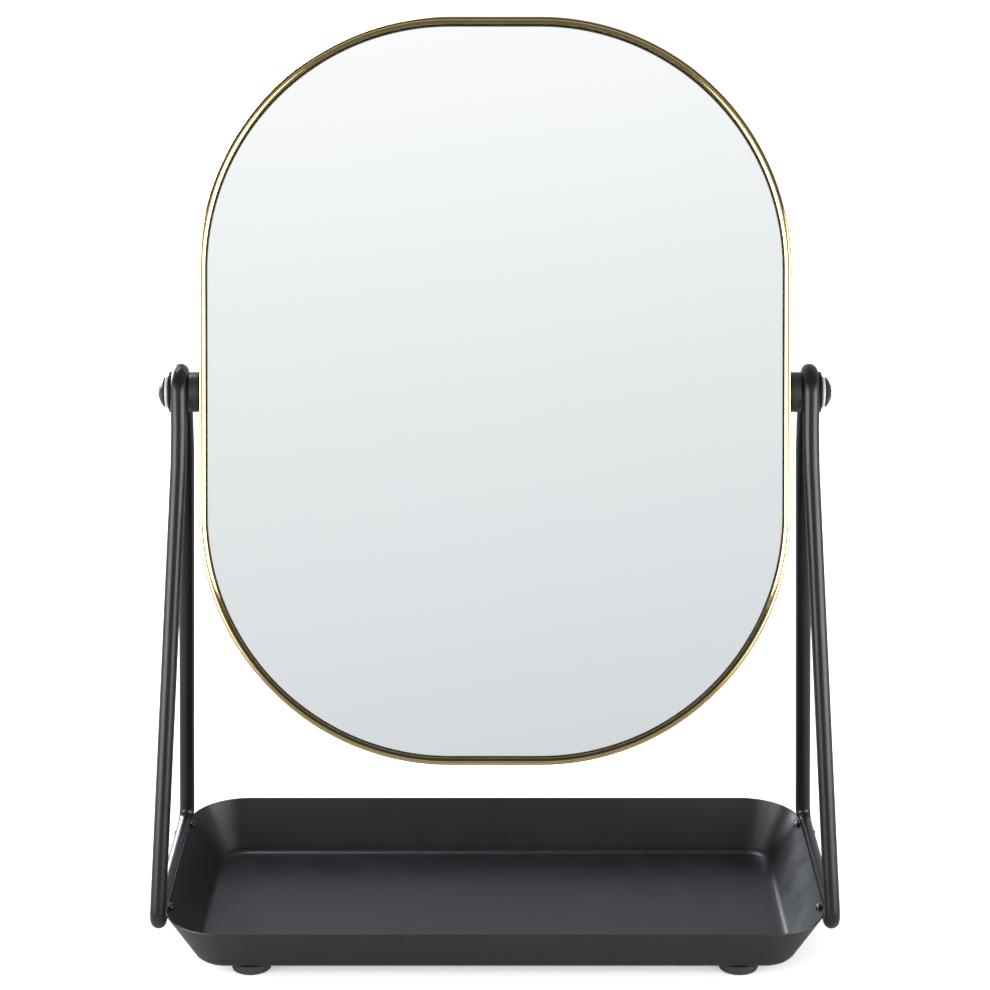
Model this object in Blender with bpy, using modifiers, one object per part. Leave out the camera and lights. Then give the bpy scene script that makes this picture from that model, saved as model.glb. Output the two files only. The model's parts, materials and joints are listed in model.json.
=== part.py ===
"""Countertop mirror: a tilting mirror hung between two wire side frames on a shallow tray.

Metres, +Z up. The glass faces -Y. The origin is on the surface that the pads rest on,
centred under the tray. The mirror turns about an X axis through its two pivot screws.
"""
import math

import bmesh
import bpy
from mathutils import Matrix, Vector

# ---- fits ------------------------------------------------------------------------------
TOUCH_GAP = 0.0002          # between faces that touch
BORE_CLEARANCE = 0.0003     # around a shank in its bore, on the radius

# ---- tray ------------------------------------------------------------------------------
TRAY_WIDTH = 0.2161         # across the rim, along X
TRAY_DEPTH = 0.108          # across the rim, along Y
TRAY_HEIGHT = 0.0167        # underside of the floor to the rim
TRAY_CORNER_RADIUS = 0.020  # in plan, at the rim
TRAY_FLARE = 0.0105         # how far each wall leans out over its height
TRAY_BEND_RADIUS = 0.005    # between wall and floor, outside
TRAY_SHEET = 0.001

# ---- pads under the tray ---------------------------------------------------------------
PAD_DIAMETER = 0.013
PAD_HEIGHT = 0.0029
PAD_EDGE = 0.0004
PAD_INSET_X = 0.028         # rim edge to the pad's centre
PAD_INSET_Y = 0.0175

# ---- wire side frames ------------------------------------------------------------------
WIRE_DIAMETER = 0.0052
EYE_RADIUS = 0.0066         # bend over the pivot screw, at the wire's centre line
FOOT_BEND_RADIUS = 0.0045   # bends between the legs and the bottom run, centre line
RUN_OVERHANG = 0.0035       # bottom run's straight part past the end of the tray's straight side
RUN_DROP = 0.0026           # the bottom run's centre line below the tray's rim
EYE_FLAT = 0.009            # upright stretch of the eye below the pivot axis
LEAN_BLEND = 0.015          # height over which the legs take up their sideways lean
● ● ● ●
Your instructions —
Reproduce verbatim only this range: the first line of the material through the line that contains "import math", inclusive.

Finished exercise —
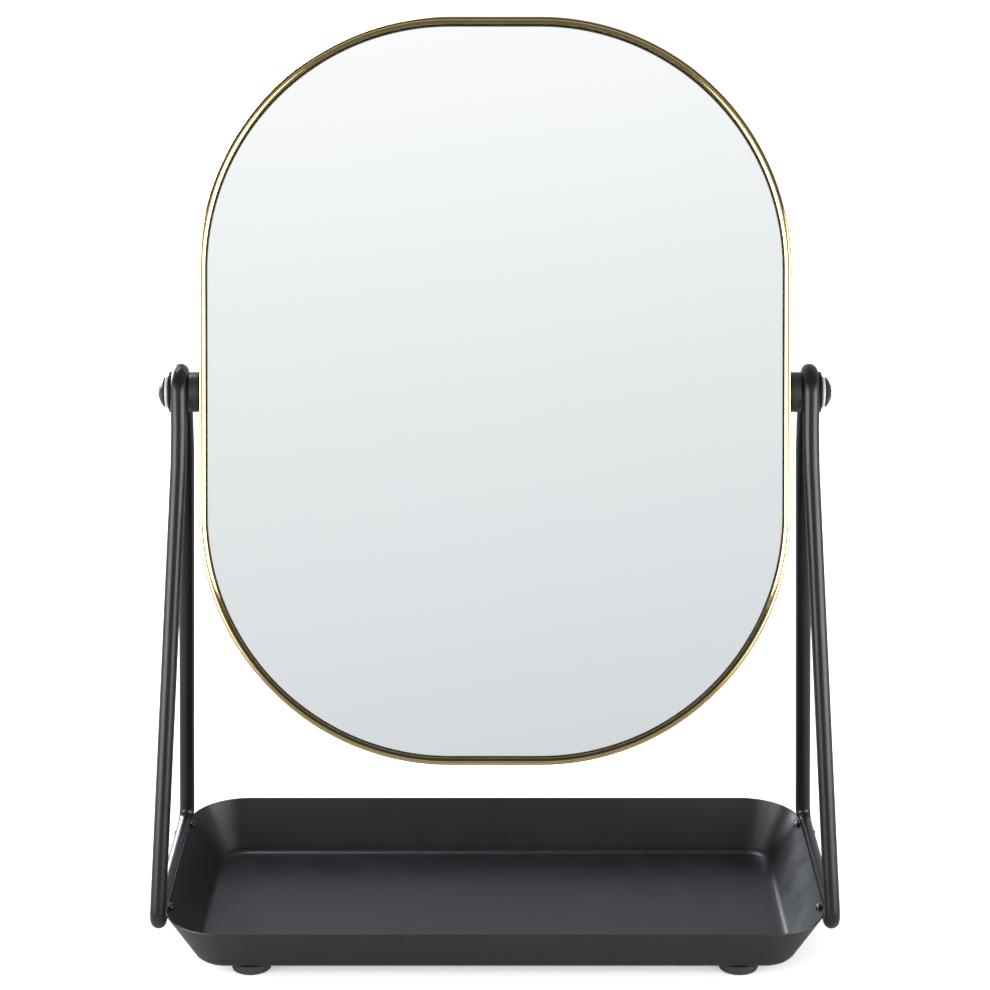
Model this object in Blender with bpy, using modifiers, one object per part. Leave out the camera and lights. Then give the bpy scene script that makes this picture from that model, saved as model.glb. Output the two files only. The model's parts, materials and joints are listed in model.json.
=== part.py ===
"""Countertop mirror: a tilting mirror hung between two wire side frames on a shallow tray.

Metres, +Z up. The glass faces -Y. The origin is on the surface that the pads rest on,
centred under the tray. The mirror turns about an X axis through its two pivot screws.
"""
import math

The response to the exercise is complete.